* [EXERCISE PROMPT] Can you write out the whole listing exactly?

**** RECORDED INFORMATION

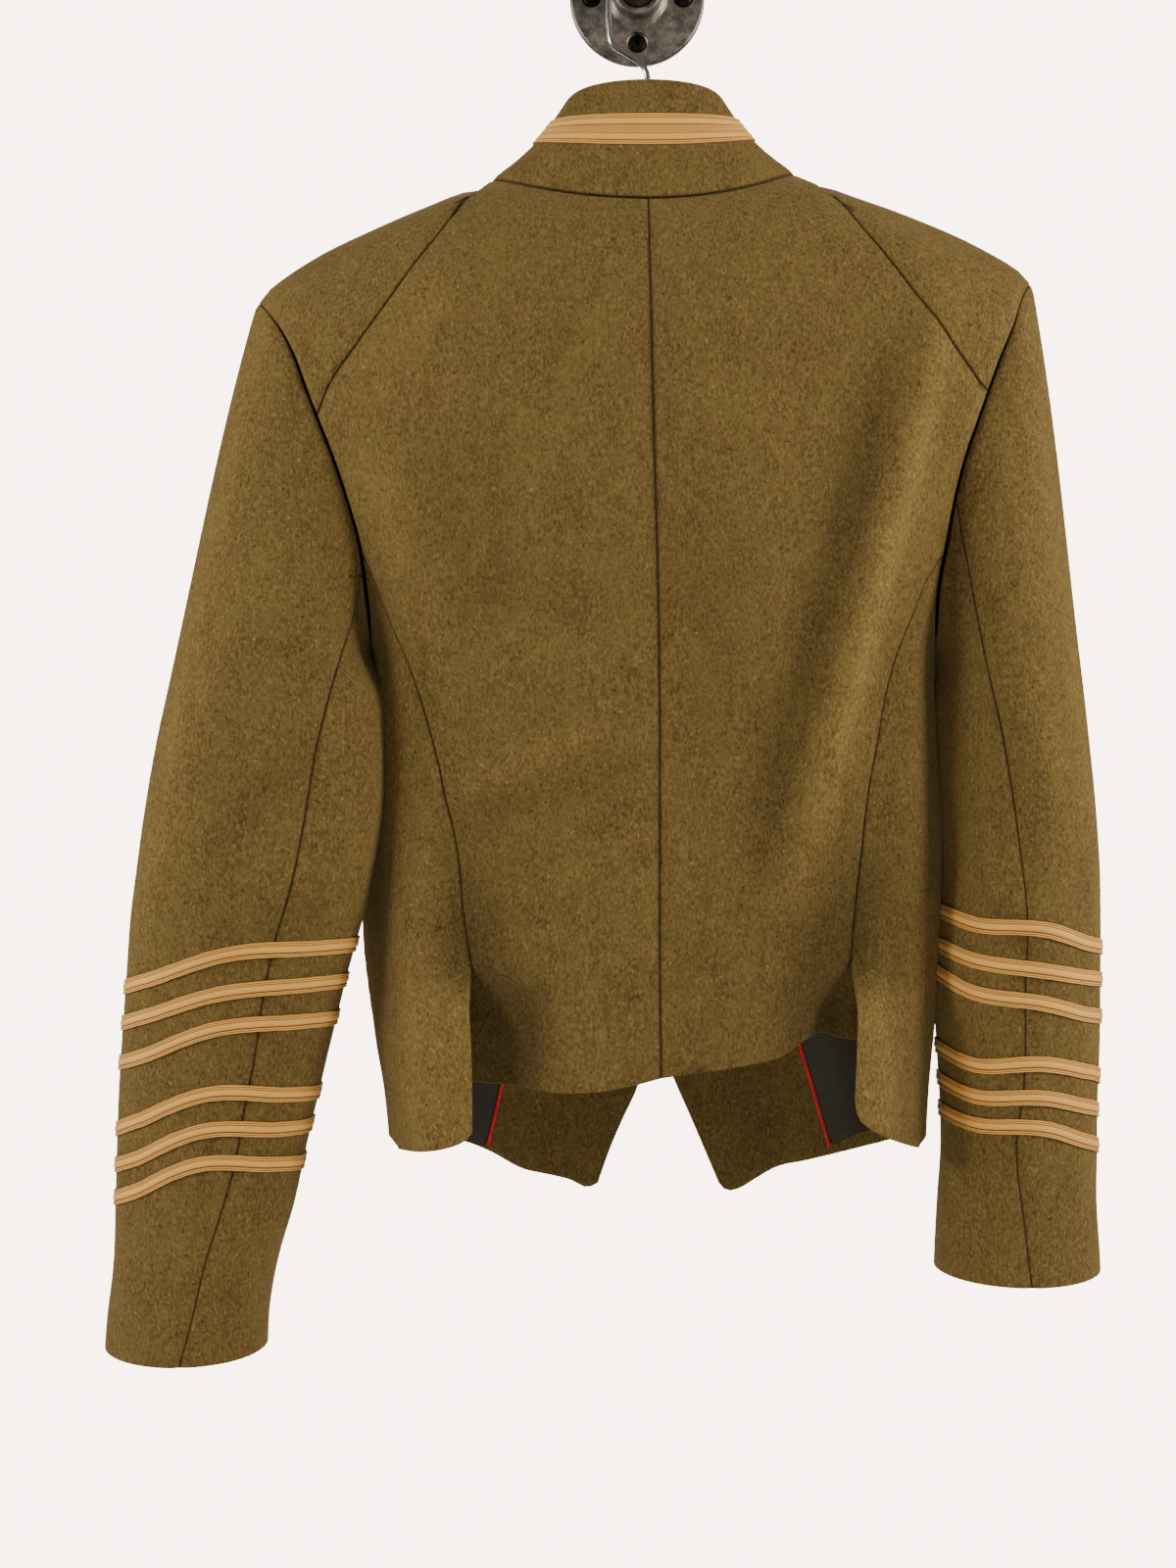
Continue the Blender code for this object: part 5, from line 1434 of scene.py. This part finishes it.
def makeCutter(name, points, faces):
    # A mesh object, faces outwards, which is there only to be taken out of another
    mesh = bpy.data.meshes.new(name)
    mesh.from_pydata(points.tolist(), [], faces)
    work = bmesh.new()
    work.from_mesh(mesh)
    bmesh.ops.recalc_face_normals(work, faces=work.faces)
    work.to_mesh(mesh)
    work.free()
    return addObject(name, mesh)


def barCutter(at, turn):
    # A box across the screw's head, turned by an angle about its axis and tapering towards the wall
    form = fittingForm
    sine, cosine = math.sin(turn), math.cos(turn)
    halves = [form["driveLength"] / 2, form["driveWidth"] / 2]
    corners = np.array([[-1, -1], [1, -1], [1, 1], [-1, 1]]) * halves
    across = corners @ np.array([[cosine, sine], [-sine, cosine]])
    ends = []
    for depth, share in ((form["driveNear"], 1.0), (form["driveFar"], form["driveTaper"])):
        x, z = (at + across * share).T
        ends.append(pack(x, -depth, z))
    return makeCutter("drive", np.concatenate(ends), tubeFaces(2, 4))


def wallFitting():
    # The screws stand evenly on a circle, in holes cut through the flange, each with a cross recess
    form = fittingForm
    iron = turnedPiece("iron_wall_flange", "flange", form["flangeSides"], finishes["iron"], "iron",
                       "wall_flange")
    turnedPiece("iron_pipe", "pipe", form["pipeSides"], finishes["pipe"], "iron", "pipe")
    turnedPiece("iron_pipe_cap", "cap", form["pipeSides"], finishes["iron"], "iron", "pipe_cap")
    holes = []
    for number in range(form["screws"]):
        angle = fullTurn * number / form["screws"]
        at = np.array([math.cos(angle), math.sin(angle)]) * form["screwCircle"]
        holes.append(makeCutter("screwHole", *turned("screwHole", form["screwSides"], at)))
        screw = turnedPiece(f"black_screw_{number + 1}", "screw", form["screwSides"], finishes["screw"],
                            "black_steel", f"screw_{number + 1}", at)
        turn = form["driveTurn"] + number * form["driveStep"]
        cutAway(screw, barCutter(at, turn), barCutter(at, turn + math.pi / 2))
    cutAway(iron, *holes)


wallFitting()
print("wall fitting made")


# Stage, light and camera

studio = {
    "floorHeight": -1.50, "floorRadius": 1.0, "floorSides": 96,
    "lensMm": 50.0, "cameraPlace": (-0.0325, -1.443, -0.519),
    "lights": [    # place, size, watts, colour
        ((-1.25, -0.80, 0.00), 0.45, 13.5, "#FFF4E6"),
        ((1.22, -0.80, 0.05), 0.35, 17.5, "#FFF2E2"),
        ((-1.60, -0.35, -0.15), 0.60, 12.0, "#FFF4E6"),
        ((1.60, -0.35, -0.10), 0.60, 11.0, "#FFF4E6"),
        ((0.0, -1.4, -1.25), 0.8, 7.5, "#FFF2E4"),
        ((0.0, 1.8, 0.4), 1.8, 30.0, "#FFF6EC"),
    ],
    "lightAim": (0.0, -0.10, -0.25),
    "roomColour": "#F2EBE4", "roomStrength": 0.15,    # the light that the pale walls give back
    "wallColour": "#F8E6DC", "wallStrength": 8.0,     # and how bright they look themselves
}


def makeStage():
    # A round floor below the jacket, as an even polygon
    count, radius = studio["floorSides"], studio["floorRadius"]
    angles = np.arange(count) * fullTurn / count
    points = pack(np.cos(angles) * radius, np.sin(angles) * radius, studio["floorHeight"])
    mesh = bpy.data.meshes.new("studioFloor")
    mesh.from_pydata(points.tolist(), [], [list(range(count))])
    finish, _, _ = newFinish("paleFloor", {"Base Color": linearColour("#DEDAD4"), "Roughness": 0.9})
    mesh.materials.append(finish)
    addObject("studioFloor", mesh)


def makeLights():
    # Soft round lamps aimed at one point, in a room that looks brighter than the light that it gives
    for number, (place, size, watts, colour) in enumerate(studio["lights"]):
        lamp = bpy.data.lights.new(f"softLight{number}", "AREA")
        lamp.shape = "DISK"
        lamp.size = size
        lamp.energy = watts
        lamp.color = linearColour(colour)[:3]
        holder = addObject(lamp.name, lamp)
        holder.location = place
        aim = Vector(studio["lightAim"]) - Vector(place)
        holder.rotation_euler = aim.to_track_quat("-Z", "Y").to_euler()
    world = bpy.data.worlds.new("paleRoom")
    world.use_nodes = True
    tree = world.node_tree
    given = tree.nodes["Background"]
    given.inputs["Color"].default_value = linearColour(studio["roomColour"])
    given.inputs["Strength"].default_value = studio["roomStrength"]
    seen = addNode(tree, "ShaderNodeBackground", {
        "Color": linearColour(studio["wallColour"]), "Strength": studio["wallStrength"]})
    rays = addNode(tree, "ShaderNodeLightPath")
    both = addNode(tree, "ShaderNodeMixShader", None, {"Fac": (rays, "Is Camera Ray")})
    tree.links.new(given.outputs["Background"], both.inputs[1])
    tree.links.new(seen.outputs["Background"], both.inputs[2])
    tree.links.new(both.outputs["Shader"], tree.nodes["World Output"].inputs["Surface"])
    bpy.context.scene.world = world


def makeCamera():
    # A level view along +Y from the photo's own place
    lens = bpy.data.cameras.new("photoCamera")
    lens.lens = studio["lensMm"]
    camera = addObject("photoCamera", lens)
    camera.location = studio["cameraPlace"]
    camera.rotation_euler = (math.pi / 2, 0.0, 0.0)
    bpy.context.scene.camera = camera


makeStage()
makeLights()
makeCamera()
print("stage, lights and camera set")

********

* [FINISHED ANSWER]
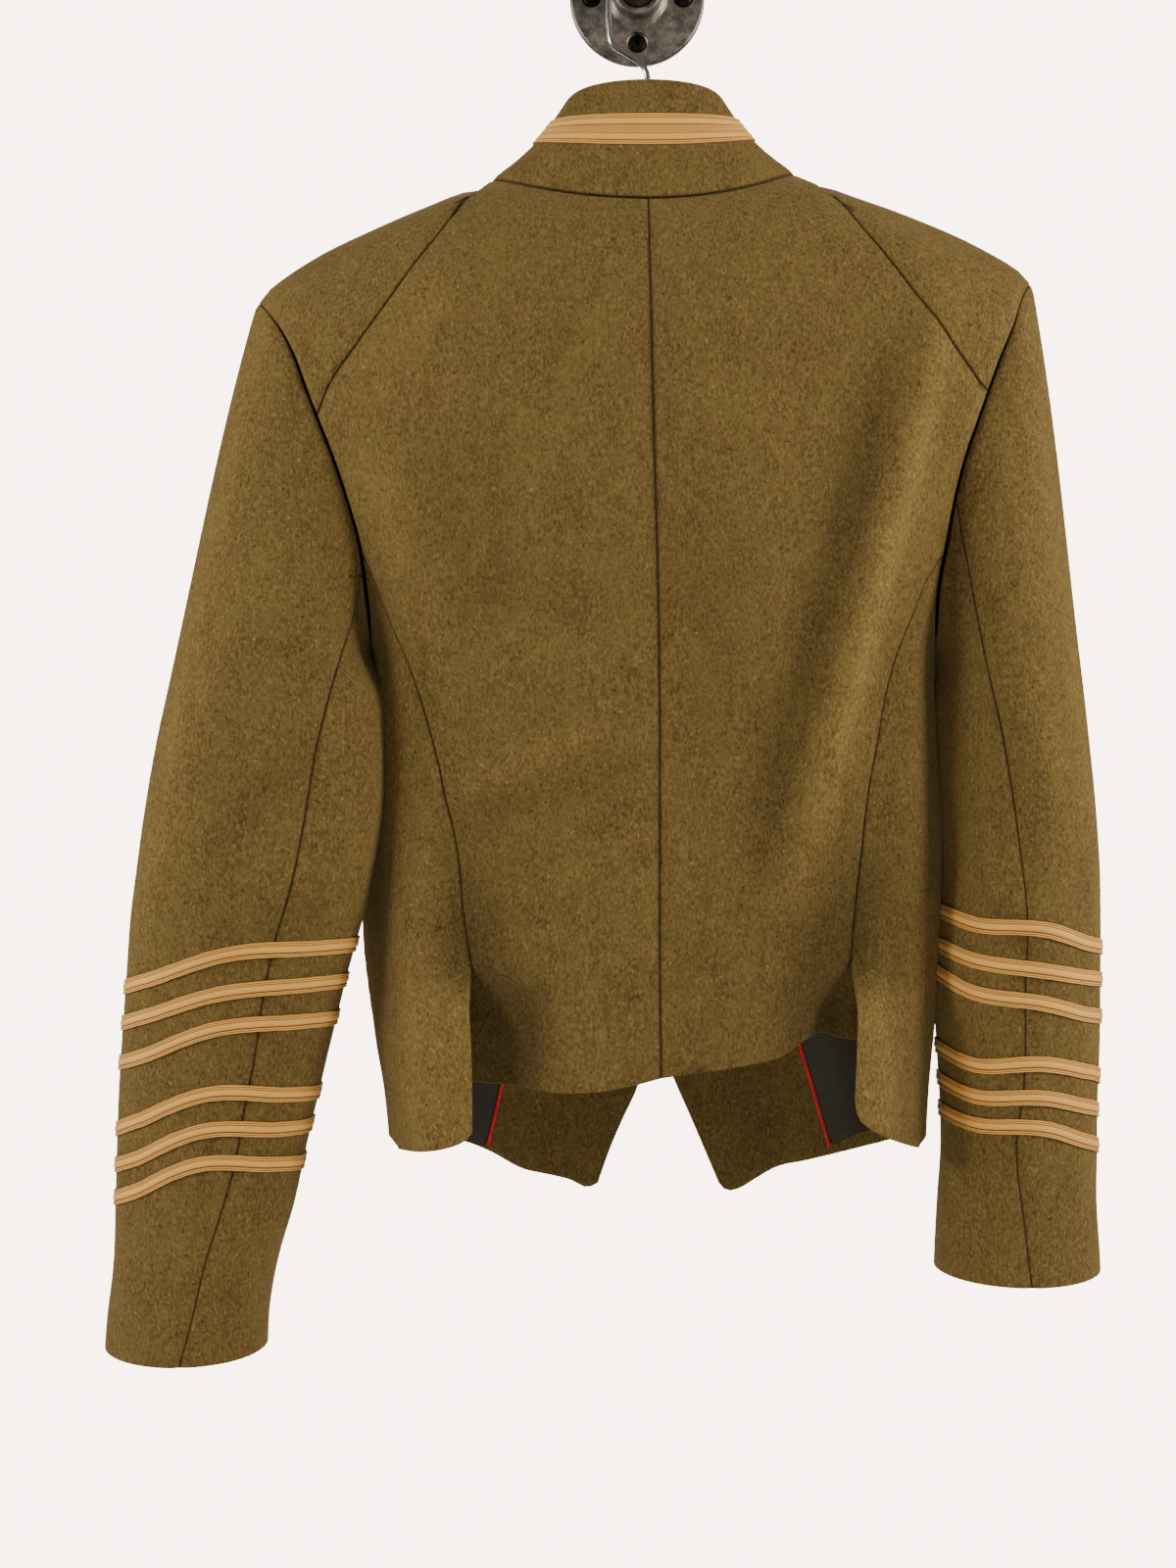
Continue the Blender code for this object: part 5, from line 1434 of scene.py. This part finishes it.
def makeCutter(name, points, faces):
    # A mesh object, faces outwards, which is there only to be taken out of another
    mesh = bpy.data.meshes.new(name)
    mesh.from_pydata(points.tolist(), [], faces)
    work = bmesh.new()
    work.from_mesh(mesh)
    bmesh.ops.recalc_face_normals(work, faces=work.faces)
    work.to_mesh(mesh)
    work.free()
    return addObject(name, mesh)


def barCutter(at, turn):
    # A box across the screw's head, turned by an angle about its axis and tapering towards the wall
    form = fittingForm
    sine, cosine = math.sin(turn), math.cos(turn)
    halves = [form["driveLength"] / 2, form["driveWidth"] / 2]
    corners = np.array([[-1, -1], [1, -1], [1, 1], [-1, 1]]) * halves
    across = corners @ np.array([[cosine, sine], [-sine, cosine]])
    ends = []
    for depth, share in ((form["driveNear"], 1.0), (form["driveFar"], form["driveTaper"])):
        x, z = (at + across * share).T
        ends.append(pack(x, -depth, z))
    return makeCutter("drive", np.concatenate(ends), tubeFaces(2, 4))


def wallFitting():
    # The screws stand evenly on a circle, in holes cut through the flange, each with a cross recess
    form = fittingForm
    iron = turnedPiece("iron_wall_flange", "flange", form["flangeSides"], finishes["iron"], "iron",
                       "wall_flange")
    turnedPiece("iron_pipe", "pipe", form["pipeSides"], finishes["pipe"], "iron", "pipe")
    turnedPiece("iron_pipe_cap", "cap", form["pipeSides"], finishes["iron"], "iron", "pipe_cap")
    holes = []
    for number in range(form["screws"]):
        angle = fullTurn * number / form["screws"]
        at = np.array([math.cos(angle), math.sin(angle)]) * form["screwCircle"]
        holes.append(makeCutter("screwHole", *turned("screwHole", form["screwSides"], at)))
        screw = turnedPiece(f"black_screw_{number + 1}", "screw", form["screwSides"], finishes["screw"],
                            "black_steel", f"screw_{number + 1}", at)
        turn = form["driveTurn"] + number * form["driveStep"]
        cutAway(screw, barCutter(at, turn), barCutter(at, turn + math.pi / 2))
    cutAway(iron, *holes)


wallFitting()
print("wall fitting made")


# Stage, light and camera

studio = {
    "floorHeight": -1.50, "floorRadius": 1.0, "floorSides": 96,
    "lensMm": 50.0, "cameraPlace": (-0.0325, -1.443, -0.519),
    "lights": [    # place, size, watts, colour
        ((-1.25, -0.80, 0.00), 0.45, 13.5, "#FFF4E6"),
        ((1.22, -0.80, 0.05), 0.35, 17.5, "#FFF2E2"),
        ((-1.60, -0.35, -0.15), 0.60, 12.0, "#FFF4E6"),
        ((1.60, -0.35, -0.10), 0.60, 11.0, "#FFF4E6"),
        ((0.0, -1.4, -1.25), 0.8, 7.5, "#FFF2E4"),
        ((0.0, 1.8, 0.4), 1.8, 30.0, "#FFF6EC"),
    ],
    "lightAim": (0.0, -0.10, -0.25),
    "roomColour": "#F2EBE4", "roomStrength": 0.15,    # the light that the pale walls give back
    "wallColour": "#F8E6DC", "wallStrength": 8.0,     # and how bright they look themselves
}


def makeStage():
    # A round floor below the jacket, as an even polygon
    count, radius = studio["floorSides"], studio["floorRadius"]
    angles = np.arange(count) * fullTurn / count
    points = pack(np.cos(angles) * radius, np.sin(angles) * radius, studio["floorHeight"])
    mesh = bpy.data.meshes.new("studioFloor")
    mesh.from_pydata(points.tolist(), [], [list(range(count))])
    finish, _, _ = newFinish("paleFloor", {"Base Color": linearColour("#DEDAD4"), "Roughness": 0.9})
    mesh.materials.append(finish)
    addObject("studioFloor", mesh)


def makeLights():
    # Soft round lamps aimed at one point, in a room that looks brighter than the light that it gives
    for number, (place, size, watts, colour) in enumerate(studio["lights"]):
        lamp = bpy.data.lights.new(f"softLight{number}", "AREA")
        lamp.shape = "DISK"
        lamp.size = size
        lamp.energy = watts
        lamp.color = linearColour(colour)[:3]
        holder = addObject(lamp.name, lamp)
        holder.location = place
        aim = Vector(studio["lightAim"]) - Vector(place)
        holder.rotation_euler = aim.to_track_quat("-Z", "Y").to_euler()
    world = bpy.data.worlds.new("paleRoom")
    world.use_nodes = True
    tree = world.node_tree
    given = tree.nodes["Background"]
    given.inputs["Color"].default_value = linearColour(studio["roomColour"])
    given.inputs["Strength"].default_value = studio["roomStrength"]
    seen = addNode(tree, "ShaderNodeBackground", {
        "Color": linearColour(studio["wallColour"]), "Strength": studio["wallStrength"]})
    rays = addNode(tree, "ShaderNodeLightPath")
    both = addNode(tree, "ShaderNodeMixShader", None, {"Fac": (rays, "Is Camera Ray")})
    tree.links.new(given.outputs["Background"], both.inputs[1])
    tree.links.new(seen.outputs["Background"], both.inputs[2])
    tree.links.new(both.outputs["Shader"], tree.nodes["World Output"].inputs["Surface"])
    bpy.context.scene.world = world


def makeCamera():
    # A level view along +Y from the photo's own place
    lens = bpy.data.cameras.new("photoCamera")
    lens.lens = studio["lensMm"]
    camera = addObject("photoCamera", lens)
    camera.location = studio["cameraPlace"]
    camera.rotation_euler = (math.pi / 2, 0.0, 0.0)
    bpy.context.scene.camera = camera


makeStage()
makeLights()
makeCamera()
print("stage, lights and camera set")